Written instruction:
Extract all lines that hold the string "scene".

Recorded data:
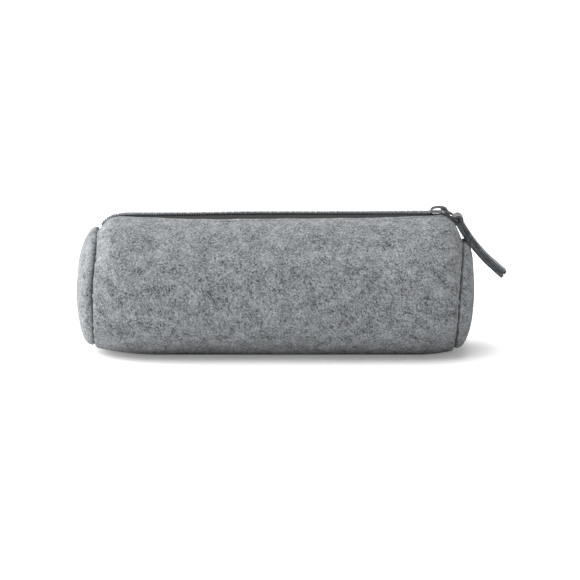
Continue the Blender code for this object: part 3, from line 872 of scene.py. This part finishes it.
def strap():
    path = np.array(strap_path())
    tangent = np.gradient(path, axis=0)
    tangent /= np.linalg.norm(tangent, axis=1, keepdims=True)
    normal = np.stack([-tangent[:, 2], np.zeros(len(path)), tangent[:, 0]], -1)
    across = np.linspace(-1, 1, 21)
    grid_y = np.broadcast_to(across * STRAP_HALF_WIDTH, (len(path), len(across)))
    centre = np.broadcast_to(path[:, None, :], (*grid_y.shape, 3)).copy()
    centre[..., 1] = grid_y
    normals = np.broadcast_to(normal[:, None, :], centre.shape)
    rounded = 1 - 0.22 * np.abs(across) ** 8
    thickness = FELT * np.broadcast_to(rounded, grid_y.shape) * 0.97
    fuzzy = 0.00010 * waves(centre, 41, 0.006)
    centre = centre + normals * fuzzy[..., None]
    made = thick_sheet("strap_felt", centre + normals * (thickness / 2)[..., None], normals, thickness, felt)
    made.data.materials.append(cut_felt_and_shade)
    shape = bmesh.new()
    shape.from_mesh(made.data)
    bmesh.ops.recalc_face_normals(shape, faces=shape.faces)
    # Faces that turn sideways take the darker cut-edge felt, which is partly painted shade.
    for face in shape.faces:
        if abs(face.normal.y) > 0.8 or len({round(abs(v.co.y), 5) for v in face.verts}) == 1 and abs(face.normal.y) > 0.5:
            face.material_index = 1
    shape.to_mesh(made.data)
    shape.free()
    return made


pull = strap()
print(pull.name, triangles(pull), "triangles")

# %% [markdown]
# ## Loose fibres
#
# What tells felt from painted board is its nap: short wool fibres that stand off the surface and soften
# every outline. A Geometry Nodes tree scatters a bent, three-sided fibre over a surface, turns each one
# a random way and lays most of them nearly flat.

# %%


def nap_tree():
    tree = bpy.data.node_groups.new("nap of loose fibres", "GeometryNodeTree")
    interface = tree.interface
    interface.new_socket("Geometry", in_out="INPUT", socket_type="NodeSocketGeometry")
    interface.new_socket("Fibre", in_out="INPUT", socket_type="NodeSocketObject")
    interface.new_socket("Density", in_out="INPUT", socket_type="NodeSocketFloat")
    interface.new_socket("Shortest", in_out="INPUT", socket_type="NodeSocketFloat")
    interface.new_socket("Longest", in_out="INPUT", socket_type="NodeSocketFloat")
    interface.new_socket("Seed", in_out="INPUT", socket_type="NodeSocketInt")
    interface.new_socket("Material", in_out="INPUT", socket_type="NodeSocketMaterial")
    interface.new_socket("Geometry", in_out="OUTPUT", socket_type="NodeSocketGeometry")
    given = add(tree, "NodeGroupInput").outputs
    roots = add(
        tree, "GeometryNodeDistributePointsOnFaces", Mesh=given["Geometry"], Density=given["Density"],
        Seed=given["Seed"],
    )
    size = add(tree, "FunctionNodeRandomValue", {"data_type": "FLOAT"}, Seed=given["Seed"])
    tree.links.new(given["Shortest"], size.inputs[2])
    tree.links.new(given["Longest"], size.inputs[3])
    unit = add(tree, "GeometryNodeObjectInfo", Object=given["Fibre"])
    standing = add(
        tree, "FunctionNodeAlignRotationToVector", {"axis": "Z"}, Vector=roots.outputs["Normal"]
    )
    copies = add(
        tree, "GeometryNodeInstanceOnPoints", Points=roots.outputs["Points"], Instance=unit.outputs["Geometry"],
        Rotation=standing.outputs["Rotation"], Scale=size.outputs[1],
    )
    spin = add(tree, "FunctionNodeRandomValue", {"data_type": "FLOAT_VECTOR"}, Seed=given["Seed"])
    spin.inputs[0].default_value = (0.0, 0.0, 0.0)
    spin.inputs[1].default_value = (0.0, 0.0, 2 * pi)
    lean = add(tree, "FunctionNodeRandomValue", {"data_type": "FLOAT_VECTOR"}, Seed=given["Seed"])
    lean.inputs[0].default_value = (0.0, 0.55, 0.0)
    lean.inputs[1].default_value = (0.0, 1.50, 0.0)
    turned = add(tree, "GeometryNodeRotateInstances", Instances=copies.outputs["Instances"], Rotation=spin.outputs[0])
    laid = add(tree, "GeometryNodeRotateInstances", Instances=turned.outputs["Instances"], Rotation=lean.outputs[0])
    real = add(tree, "GeometryNodeRealizeInstances", Geometry=laid.outputs["Instances"])
    painted = add(tree, "GeometryNodeSetMaterial", Geometry=real.outputs["Geometry"], Material=given["Material"])
    add(tree, "NodeGroupOutput", Geometry=painted.outputs["Geometry"])
    return tree


NAP = nap_tree()


def fibre_unit():
    """A bent fibre 1 m long before scaling, thinner than it is long by 1 to 45."""
    path = [(0.10 * sin(2.2 * t), 0.06 * sin(3.4 * t + 0.4), t - 0.05) for t in (0.0, 0.35, 0.7, 1.0)]
    made = tube("fibre", path, 0.026, sides=3)
    return made


def nap(name, surface, density, shortest, longest, seed, chosen=None):
    """Fibres over a copy of a surface. chosen keeps only the faces whose middle it accepts."""
    carrier = bpy.data.objects.new(name + "_ground", surface.data.copy())
    bpy.context.scene.collection.objects.link(carrier)
    if chosen:
        shape = bmesh.new()
        shape.from_mesh(carrier.data)
        dropped = [face for face in shape.faces if not chosen(face.calc_center_median(), face.normal)]
        bmesh.ops.delete(shape, geom=dropped, context="FACES")
        shape.to_mesh(carrier.data)
        shape.free()
    modifier = carrier.modifiers.new("nap", "NODES")
    modifier.node_group = NAP
    values = {
        "Fibre": one_fibre, "Density": density, "Shortest": shortest, "Longest": longest, "Seed": seed,
        "Material": fibre,
    }
    for item in NAP.interface.items_tree:
        if item.in_out == "INPUT" and item.name in values:
            modifier[item.identifier] = values[item.name]
    made = plain_mesh(carrier, name)
    made.data.shade_smooth()
    return made


def outside_of_wrap(centre, normal):
    across = Vector((0.0, centre.y, centre.z - 0.0369))
    return across.dot(normal) > 0.3 * across.length and centre.z > 0.002


one_fibre = fibre_unit()
print("one fibre has", triangles(one_fibre), "triangles")
naps = {}
for side in ("front", "back"):
    naps[side] = nap(f"nap_{side}", wraps[side], 4.0e5, 0.0006, 0.0017, 5, outside_of_wrap)
for side, sign in (("left", -1), ("right", 1)):
    naps[side] = nap(
        f"nap_{side}", discs[side], 4.0e5, 0.0006, 0.0016, 6, lambda centre, normal, s=sign: normal.x * s > 0.15
    )
naps["strap"] = nap("nap_strap", pull, 5.0e5, 0.0005, 0.0012, 7)
bury(one_fibre)
bury(stitch)
for made in naps.values():
    print(made.name, triangles(made), "triangles")

# %% [markdown]
# ## Riding and replacing
#
# The end pieces, the slider's casting, the ring and the strap now ride on their bodies; the pieces of the
# wrap and the zip only have their transforms baked. Each stands for the nodes it dresses. The frame's own
# meshes stay where they are for collision.

# %%
for side in ("front", "back"):
    for made in (wraps[side], tapes[side], coils[side], zip_threads[side], naps[side]):
        opens_with(made)
    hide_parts(f"zip_tape_{side}")
    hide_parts(f"zip_coil_{side}")
    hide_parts(f"{side}_zip_thread")
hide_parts("felt_front", "felt_base")
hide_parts("felt_back")
for side in ("left", "right"):
    for made in (discs[side], seam_threads[side], naps[side]):
        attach(made, "case")
    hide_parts(f"{side}_end_disc")
    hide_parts(f"{side}_seam_thread")
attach(casting, "slider")
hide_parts("zip_slider")
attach(ring, "ring")
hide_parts("pull_ring")
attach(pull, "strap")
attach(naps["strap"], "strap")
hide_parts("pull_strap")

# %% [markdown]
# ## Studio
#
# A white floor, a broad soft light above and to the left, a big soft one from the left, a weak one low in
# front and to the left, and a white sky that only the camera sees at full strength. The camera is a long lens a
# little above the table, as for a catalogue.

# %%


def studio():
    floor_paint, tree, shader = new_material("white studio floor, matt paint")
    where = add(tree, "ShaderNodeTexCoord").outputs["Object"]
    grain = add(tree, "ShaderNodeTexNoise", Vector=where, Scale=30.0, Detail=2.0)
    colour = ramp(tree, grain.outputs["Fac"], 0.3, 0.7, (0.93, 0.93, 0.93, 1), (0.94, 0.94, 0.94, 1))
    tree.links.new(colour, shader.inputs["Base Color"])
    shader.inputs["Roughness"].default_value = 0.9
    shader.inputs["Specular IOR Level"].default_value = 0.1
    seen = add(tree, "ShaderNodeLightPath").outputs["Is Camera Ray"]
    lifted = add(tree, "ShaderNodeMapRange", Value=seen, To_Min=0.0, To_Max=0.22)
    shader.inputs["Emission Color"].default_value = (1, 1, 1, 1)
    tree.links.new(lifted.outputs["Result"], shader.inputs["Emission Strength"])
    floor = mesh_object("floor", [(-4, -4, 0), (4, -4, 0), (4, 4, 0), (-4, 4, 0)], [(0, 1, 2, 3)], floor_paint)
    lights = (
        ("top", "SUN", (-0.45, -0.12, 1.25), radians(70), 3.9),
        ("left", "AREA", (-1.15, 0.22, 0.45), 0.9, 19.0),
        ("front", "AREA", (-0.52, -0.48, 0.05), 0.4, 0.5),
    )
    for name, kind, spot, size, power in lights:
        lamp = bpy.data.lights.new(name, kind)
        if kind == "SUN":
            lamp.angle = size
        else:
            lamp.shape = "DISK"
            lamp.size = size
        lamp.energy = power
        made = bpy.data.objects.new(name, lamp)
        made.location = spot
        made.rotation_mode = "QUATERNION"
        made.rotation_quaternion = (Vector((0, 0, 0.03)) - Vector(spot)).to_track_quat("-Z", "Y")
        bpy.context.scene.collection.objects.link(made)
    world = bpy.data.worlds.new("studio")
    bpy.context.scene.world = world
    world.use_nodes = True
    tree = world.node_tree
    seen = add(tree, "ShaderNodeLightPath").outputs["Is Camera Ray"]
    sky = tree.nodes["Background"]
    sky.inputs["Color"].default_value = (1, 1, 1, 1)
    strength = add(tree, "ShaderNodeMapRange", Value=seen, To_Min=0.33, To_Max=1.0)
    tree.links.new(strength.outputs["Result"], sky.inputs["Strength"])


CAMERA_TARGET, CAMERA_DISTANCE, CAMERA_HEIGHT_ANGLE = Vector((0.0076, 0.0, 0.0329)), 1.4, radians(12)
SPAN = 0.3091


def camera():
    lens = bpy.data.cameras.new("camera")
    lens.sensor_width = 36.0
    lens.lens = 36.0 * CAMERA_DISTANCE / SPAN
    made = bpy.data.objects.new("camera", lens)
    bpy.context.scene.collection.objects.link(made)
    back = Vector((0, -cos(CAMERA_HEIGHT_ANGLE), sin(CAMERA_HEIGHT_ANGLE)))
    made.location = CAMERA_TARGET + back * CAMERA_DISTANCE
    made.rotation_euler = (pi / 2 - CAMERA_HEIGHT_ANGLE, 0, 0)
    bpy.context.scene.camera = made


studio()
camera()
bpy.context.scene.view_settings.view_transform = "Standard"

Task result:
Continue the Blender code for this object: part 3, from line 872 of scene.py. This part finishes it.
    bpy.context.scene.collection.objects.link(carrier)
        bpy.context.scene.collection.objects.link(made)
    bpy.context.scene.world = world
    bpy.context.scene.collection.objects.link(made)
    bpy.context.scene.camera = made
bpy.context.scene.view_settings.view_transform = "Standard"